If Friday night belonged to the graduate third baseman, then Saturday night’s spotlight fell on redshirt junior Bryan Padilla. UConn’s second baseman recorded an RBI in each official at-bat and brought home four of the team’s five runs.

Padilla’s first RBI came in a choppy first inning where the Hoyas committed three errors. The third miscue brought Shpur home and broke the ice for the Huskies. With the inning still going, the redshirt junior hit a sacrifice groundout and doubled Connecticut’s early lead.
Those three errors did not faze Georgetown, whose offense erupted in the bottom of the second. Joe Hollerbach cut into the Hoyas’ two-run deficit on the first pitch of the frame. Marco Castillo and Kavi Caster doubled on consecutive pitches to tie the contest at two; Hyde got in on the fun with his own go-ahead double.
Despite his team being down 3-2, Padilla kept doing damage. The Brooklyn native went yard in the top of the fourth, tying the contest at three on his fourth longball of the year. Hollerbach reached on an error to begin the bottom of the sixth, and without his team recording a hit, put the Hoyas ahead 4-3 on Castillo’s sacrifice fly.
The top of the eighth provided the perfect opportunity for Padilla, who already had two RBIs, to again produce at the plate. The redshirt junior did just that, ripping a go-ahead two-run single with ducks on the pond and giving the Hook C a 5-4 lead.
While all of this was happening, graduate southpaw Garrett Coe struck out nine Georgetown hitters on 120 pitches in 7.2 innings.
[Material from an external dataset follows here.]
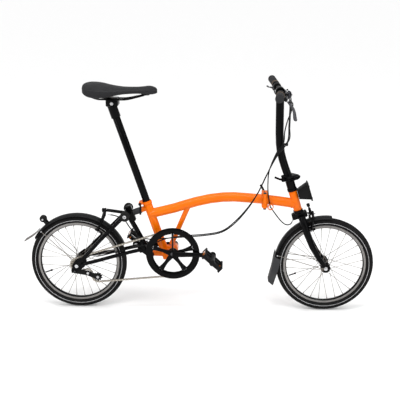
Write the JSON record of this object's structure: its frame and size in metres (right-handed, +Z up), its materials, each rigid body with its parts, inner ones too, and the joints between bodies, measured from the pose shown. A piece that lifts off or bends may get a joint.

Junior closer Brady Afthim stranded runners on the corners in the bottom of the ninth as UConn grabbed the series-clinching 5-4 win and went above .500 for the first time since February.
Rather than one specific player or one clutch hit, the Huskies rallied Sunday with two dominant innings of offense. Carapellotti continued to be the thorn in Connecticut’s side when he clobbered a three-run home run in the first inning. Those were the only runs Big East Preseason Pitcher of the Year Stephen Quigley allowed.
The Hook C made the Hoyas pay for not adding to their 3-0 lead. Dalena smacked a two-run double to pull UConn within one and, before long, touched home plate on Shpur’s game-tying RBI single in the fourth. Broadhurst subsequently lined a go-ahead single one pitch after Tammaro loaded the bases for the Huskies’ first lead of the day.
That base knock brought in righty Cody Jensen, who added one more run to Catlett’s line when Morton hit a sacrifice fly and put Connecticut up 5-3. Padilla kept building on that offensive momentum in the fifth, getting on base after being hit by a pitch and making it to third on a passed ball. With two down, true freshman Tyler Minick mashed an opposite-field two-run homer as the Hook C went ahead 7-3.
The Hoyas got one run back in the sixth when Hyde whacked an RBI single. Quinn stranded the bases loaded following an infield single in that frame, but it was not the only adversity he faced. Despite working around consecutive singles to start the seventh, the junior southpaw could not escape the eighth inning unscathed.
With two down and one aboard, Christian Ficca became just the second player all season to take Quinn deep. His two-run shot pulled Georgetown within one, yet that was as close as they got. Afthim again finished off the comeback in the ninth, working around a leadoff walk for the 7-6 UConn triumph and a pivotal series sweep.
UConn concludes April with a five-game homestand at Elliot Ballpark, starting with a matchup against the UMass-Amherst Minutemen tomorrow. First pitch from Storrs is at 6:05 p.m. EDT on UConn+.